### DATA PROVIDED
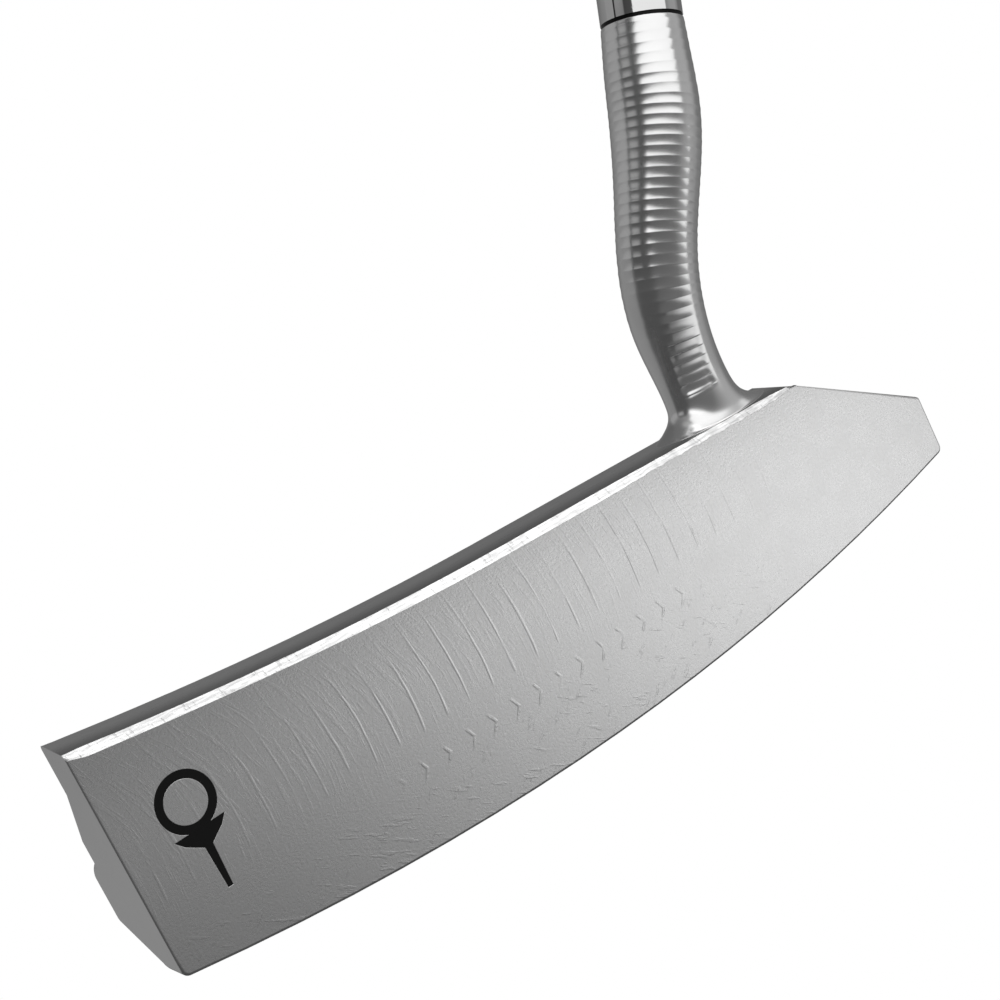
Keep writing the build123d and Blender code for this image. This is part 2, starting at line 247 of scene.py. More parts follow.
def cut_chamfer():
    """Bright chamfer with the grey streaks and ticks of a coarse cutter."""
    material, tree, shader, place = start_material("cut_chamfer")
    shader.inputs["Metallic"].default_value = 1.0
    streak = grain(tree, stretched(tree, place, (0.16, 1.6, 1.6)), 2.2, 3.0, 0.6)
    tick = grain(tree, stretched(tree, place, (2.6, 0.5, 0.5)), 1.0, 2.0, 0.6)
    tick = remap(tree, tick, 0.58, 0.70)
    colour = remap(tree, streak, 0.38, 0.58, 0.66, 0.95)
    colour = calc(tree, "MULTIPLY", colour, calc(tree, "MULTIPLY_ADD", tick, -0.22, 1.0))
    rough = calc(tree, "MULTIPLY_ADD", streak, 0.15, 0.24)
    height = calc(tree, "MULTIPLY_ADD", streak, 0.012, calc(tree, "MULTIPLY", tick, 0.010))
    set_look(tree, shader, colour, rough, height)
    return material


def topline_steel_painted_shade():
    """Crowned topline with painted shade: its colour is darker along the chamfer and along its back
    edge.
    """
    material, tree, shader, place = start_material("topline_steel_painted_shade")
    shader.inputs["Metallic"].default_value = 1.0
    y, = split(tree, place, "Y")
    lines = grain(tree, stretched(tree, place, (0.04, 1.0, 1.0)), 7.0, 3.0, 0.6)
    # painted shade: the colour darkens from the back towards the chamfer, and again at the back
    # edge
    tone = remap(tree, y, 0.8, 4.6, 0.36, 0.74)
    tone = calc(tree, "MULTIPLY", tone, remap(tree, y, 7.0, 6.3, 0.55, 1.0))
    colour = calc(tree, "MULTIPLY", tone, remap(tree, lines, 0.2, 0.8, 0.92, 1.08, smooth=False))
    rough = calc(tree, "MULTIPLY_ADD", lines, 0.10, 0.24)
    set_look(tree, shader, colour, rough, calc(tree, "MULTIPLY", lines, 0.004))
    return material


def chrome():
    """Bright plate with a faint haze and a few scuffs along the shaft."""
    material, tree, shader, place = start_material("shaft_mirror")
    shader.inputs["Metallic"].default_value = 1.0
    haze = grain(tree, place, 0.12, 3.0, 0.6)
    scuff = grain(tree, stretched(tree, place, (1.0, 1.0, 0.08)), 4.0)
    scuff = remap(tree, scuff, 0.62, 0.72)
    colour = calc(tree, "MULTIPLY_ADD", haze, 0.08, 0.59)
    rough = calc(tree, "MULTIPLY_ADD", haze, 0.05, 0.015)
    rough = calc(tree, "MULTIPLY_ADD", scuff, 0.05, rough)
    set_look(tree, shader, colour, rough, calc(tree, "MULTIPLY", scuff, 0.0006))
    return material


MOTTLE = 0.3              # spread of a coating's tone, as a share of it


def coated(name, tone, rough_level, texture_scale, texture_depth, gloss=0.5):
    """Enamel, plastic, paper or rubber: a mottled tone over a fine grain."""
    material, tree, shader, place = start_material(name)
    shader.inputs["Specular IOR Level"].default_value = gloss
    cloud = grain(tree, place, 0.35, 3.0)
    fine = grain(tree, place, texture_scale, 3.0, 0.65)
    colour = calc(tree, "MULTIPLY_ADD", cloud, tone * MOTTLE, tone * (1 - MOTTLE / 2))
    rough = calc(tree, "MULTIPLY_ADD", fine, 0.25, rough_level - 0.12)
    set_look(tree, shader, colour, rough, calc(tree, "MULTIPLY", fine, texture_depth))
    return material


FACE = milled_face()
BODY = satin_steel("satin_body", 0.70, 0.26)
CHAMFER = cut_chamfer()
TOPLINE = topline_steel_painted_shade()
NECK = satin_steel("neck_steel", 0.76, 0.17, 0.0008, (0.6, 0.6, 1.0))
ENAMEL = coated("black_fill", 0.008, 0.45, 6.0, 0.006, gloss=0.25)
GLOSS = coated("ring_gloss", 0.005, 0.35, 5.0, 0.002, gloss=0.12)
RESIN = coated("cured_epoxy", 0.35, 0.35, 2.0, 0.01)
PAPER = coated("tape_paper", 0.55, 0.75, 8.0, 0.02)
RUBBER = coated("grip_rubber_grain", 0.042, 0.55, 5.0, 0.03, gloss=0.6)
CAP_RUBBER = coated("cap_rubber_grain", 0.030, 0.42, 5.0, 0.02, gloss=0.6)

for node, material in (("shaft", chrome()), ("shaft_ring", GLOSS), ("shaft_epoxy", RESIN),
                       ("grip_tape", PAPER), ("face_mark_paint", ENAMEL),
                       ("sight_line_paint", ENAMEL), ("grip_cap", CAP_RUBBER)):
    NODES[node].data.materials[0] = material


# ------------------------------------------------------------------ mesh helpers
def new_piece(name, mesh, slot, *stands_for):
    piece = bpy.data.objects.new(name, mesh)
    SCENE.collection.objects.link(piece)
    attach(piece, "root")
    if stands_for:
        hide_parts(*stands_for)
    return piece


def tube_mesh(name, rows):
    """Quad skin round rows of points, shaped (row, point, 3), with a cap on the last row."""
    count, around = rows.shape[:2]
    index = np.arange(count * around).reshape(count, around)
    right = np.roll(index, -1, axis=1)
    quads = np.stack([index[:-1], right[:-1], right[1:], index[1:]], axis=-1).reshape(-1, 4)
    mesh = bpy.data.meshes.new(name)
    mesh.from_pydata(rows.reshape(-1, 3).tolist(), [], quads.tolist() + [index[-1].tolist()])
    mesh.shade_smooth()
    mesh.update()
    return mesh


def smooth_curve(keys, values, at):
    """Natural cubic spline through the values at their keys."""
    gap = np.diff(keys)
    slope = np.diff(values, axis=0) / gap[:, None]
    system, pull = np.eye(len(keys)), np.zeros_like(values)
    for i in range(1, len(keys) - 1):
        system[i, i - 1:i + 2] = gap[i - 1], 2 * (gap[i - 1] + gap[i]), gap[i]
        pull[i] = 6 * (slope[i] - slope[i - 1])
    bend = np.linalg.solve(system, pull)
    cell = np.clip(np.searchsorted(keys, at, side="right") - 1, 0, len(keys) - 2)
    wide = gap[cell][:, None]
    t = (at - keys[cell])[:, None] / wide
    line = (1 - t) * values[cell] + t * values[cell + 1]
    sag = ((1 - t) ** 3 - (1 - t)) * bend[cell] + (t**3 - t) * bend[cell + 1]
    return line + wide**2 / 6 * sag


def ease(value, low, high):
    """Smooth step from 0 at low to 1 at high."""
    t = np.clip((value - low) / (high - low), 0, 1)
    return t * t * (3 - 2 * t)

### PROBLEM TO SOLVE
Copy out the whole listing exactly.

### OUTPUT OF THE TASK
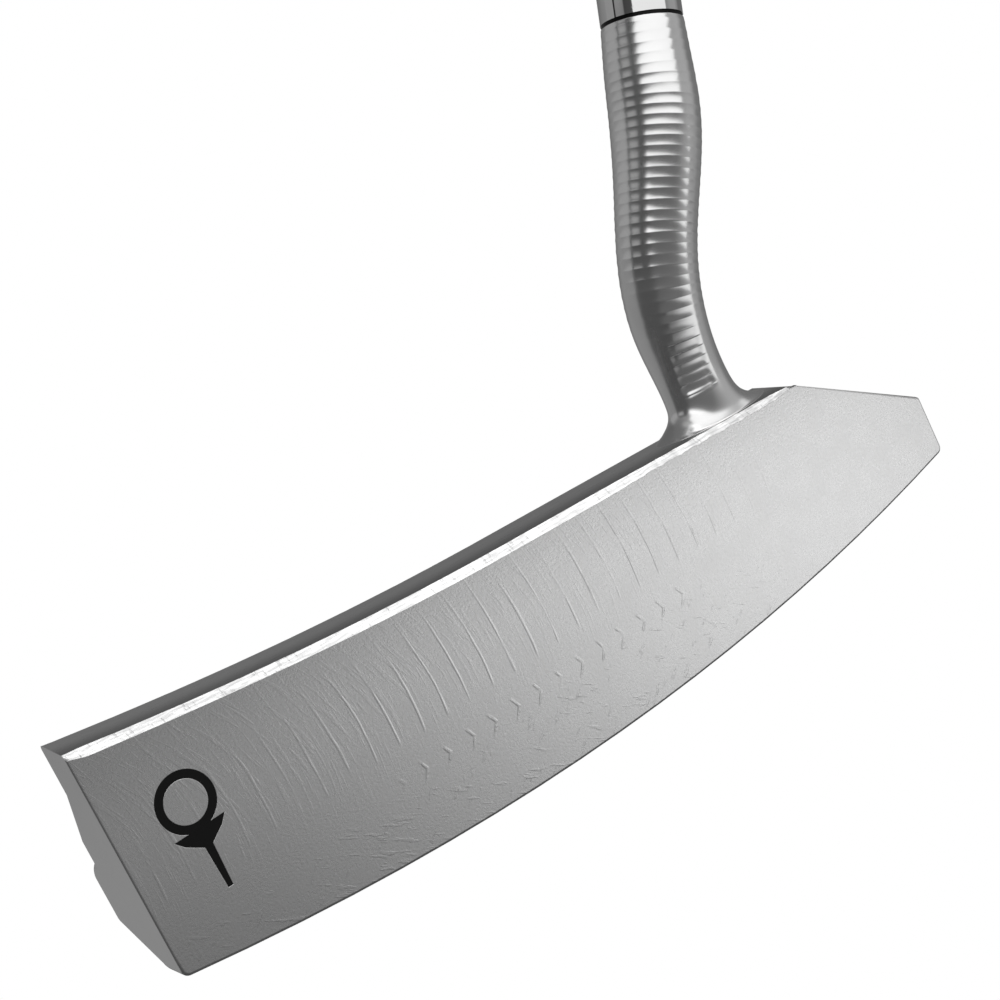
Keep writing the build123d and Blender code for this image. This is part 2, starting at line 247 of scene.py. More parts follow.
def cut_chamfer():
    """Bright chamfer with the grey streaks and ticks of a coarse cutter."""
    material, tree, shader, place = start_material("cut_chamfer")
    shader.inputs["Metallic"].default_value = 1.0
    streak = grain(tree, stretched(tree, place, (0.16, 1.6, 1.6)), 2.2, 3.0, 0.6)
    tick = grain(tree, stretched(tree, place, (2.6, 0.5, 0.5)), 1.0, 2.0, 0.6)
    tick = remap(tree, tick, 0.58, 0.70)
    colour = remap(tree, streak, 0.38, 0.58, 0.66, 0.95)
    colour = calc(tree, "MULTIPLY", colour, calc(tree, "MULTIPLY_ADD", tick, -0.22, 1.0))
    rough = calc(tree, "MULTIPLY_ADD", streak, 0.15, 0.24)
    height = calc(tree, "MULTIPLY_ADD", streak, 0.012, calc(tree, "MULTIPLY", tick, 0.010))
    set_look(tree, shader, colour, rough, height)
    return material


def topline_steel_painted_shade():
    """Crowned topline with painted shade: its colour is darker along the chamfer and along its back
    edge.
    """
    material, tree, shader, place = start_material("topline_steel_painted_shade")
    shader.inputs["Metallic"].default_value = 1.0
    y, = split(tree, place, "Y")
    lines = grain(tree, stretched(tree, place, (0.04, 1.0, 1.0)), 7.0, 3.0, 0.6)
    # painted shade: the colour darkens from the back towards the chamfer, and again at the back
    # edge
    tone = remap(tree, y, 0.8, 4.6, 0.36, 0.74)
    tone = calc(tree, "MULTIPLY", tone, remap(tree, y, 7.0, 6.3, 0.55, 1.0))
    colour = calc(tree, "MULTIPLY", tone, remap(tree, lines, 0.2, 0.8, 0.92, 1.08, smooth=False))
    rough = calc(tree, "MULTIPLY_ADD", lines, 0.10, 0.24)
    set_look(tree, shader, colour, rough, calc(tree, "MULTIPLY", lines, 0.004))
    return material


def chrome():
    """Bright plate with a faint haze and a few scuffs along the shaft."""
    material, tree, shader, place = start_material("shaft_mirror")
    shader.inputs["Metallic"].default_value = 1.0
    haze = grain(tree, place, 0.12, 3.0, 0.6)
    scuff = grain(tree, stretched(tree, place, (1.0, 1.0, 0.08)), 4.0)
    scuff = remap(tree, scuff, 0.62, 0.72)
    colour = calc(tree, "MULTIPLY_ADD", haze, 0.08, 0.59)
    rough = calc(tree, "MULTIPLY_ADD", haze, 0.05, 0.015)
    rough = calc(tree, "MULTIPLY_ADD", scuff, 0.05, rough)
    set_look(tree, shader, colour, rough, calc(tree, "MULTIPLY", scuff, 0.0006))
    return material


MOTTLE = 0.3              # spread of a coating's tone, as a share of it


def coated(name, tone, rough_level, texture_scale, texture_depth, gloss=0.5):
    """Enamel, plastic, paper or rubber: a mottled tone over a fine grain."""
    material, tree, shader, place = start_material(name)
    shader.inputs["Specular IOR Level"].default_value = gloss
    cloud = grain(tree, place, 0.35, 3.0)
    fine = grain(tree, place, texture_scale, 3.0, 0.65)
    colour = calc(tree, "MULTIPLY_ADD", cloud, tone * MOTTLE, tone * (1 - MOTTLE / 2))
    rough = calc(tree, "MULTIPLY_ADD", fine, 0.25, rough_level - 0.12)
    set_look(tree, shader, colour, rough, calc(tree, "MULTIPLY", fine, texture_depth))
    return material


FACE = milled_face()
BODY = satin_steel("satin_body", 0.70, 0.26)
CHAMFER = cut_chamfer()
TOPLINE = topline_steel_painted_shade()
NECK = satin_steel("neck_steel", 0.76, 0.17, 0.0008, (0.6, 0.6, 1.0))
ENAMEL = coated("black_fill", 0.008, 0.45, 6.0, 0.006, gloss=0.25)
GLOSS = coated("ring_gloss", 0.005, 0.35, 5.0, 0.002, gloss=0.12)
RESIN = coated("cured_epoxy", 0.35, 0.35, 2.0, 0.01)
PAPER = coated("tape_paper", 0.55, 0.75, 8.0, 0.02)
RUBBER = coated("grip_rubber_grain", 0.042, 0.55, 5.0, 0.03, gloss=0.6)
CAP_RUBBER = coated("cap_rubber_grain", 0.030, 0.42, 5.0, 0.02, gloss=0.6)

for node, material in (("shaft", chrome()), ("shaft_ring", GLOSS), ("shaft_epoxy", RESIN),
                       ("grip_tape", PAPER), ("face_mark_paint", ENAMEL),
                       ("sight_line_paint", ENAMEL), ("grip_cap", CAP_RUBBER)):
    NODES[node].data.materials[0] = material


# ------------------------------------------------------------------ mesh helpers
def new_piece(name, mesh, slot, *stands_for):
    piece = bpy.data.objects.new(name, mesh)
    SCENE.collection.objects.link(piece)
    attach(piece, "root")
    if stands_for:
        hide_parts(*stands_for)
    return piece


def tube_mesh(name, rows):
    """Quad skin round rows of points, shaped (row, point, 3), with a cap on the last row."""
    count, around = rows.shape[:2]
    index = np.arange(count * around).reshape(count, around)
    right = np.roll(index, -1, axis=1)
    quads = np.stack([index[:-1], right[:-1], right[1:], index[1:]], axis=-1).reshape(-1, 4)
    mesh = bpy.data.meshes.new(name)
    mesh.from_pydata(rows.reshape(-1, 3).tolist(), [], quads.tolist() + [index[-1].tolist()])
    mesh.shade_smooth()
    mesh.update()
    return mesh


def smooth_curve(keys, values, at):
    """Natural cubic spline through the values at their keys."""
    gap = np.diff(keys)
    slope = np.diff(values, axis=0) / gap[:, None]
    system, pull = np.eye(len(keys)), np.zeros_like(values)
    for i in range(1, len(keys) - 1):
        system[i, i - 1:i + 2] = gap[i - 1], 2 * (gap[i - 1] + gap[i]), gap[i]
        pull[i] = 6 * (slope[i] - slope[i - 1])
    bend = np.linalg.solve(system, pull)
    cell = np.clip(np.searchsorted(keys, at, side="right") - 1, 0, len(keys) - 2)
    wide = gap[cell][:, None]
    t = (at - keys[cell])[:, None] / wide
    line = (1 - t) * values[cell] + t * values[cell + 1]
    sag = ((1 - t) ** 3 - (1 - t)) * bend[cell] + (t**3 - t) * bend[cell + 1]
    return line + wide**2 / 6 * sag


def ease(value, low, high):
    """Smooth step from 0 at low to 1 at high."""
    t = np.clip((value - low) / (high - low), 0, 1)
    return t * t * (3 - 2 * t)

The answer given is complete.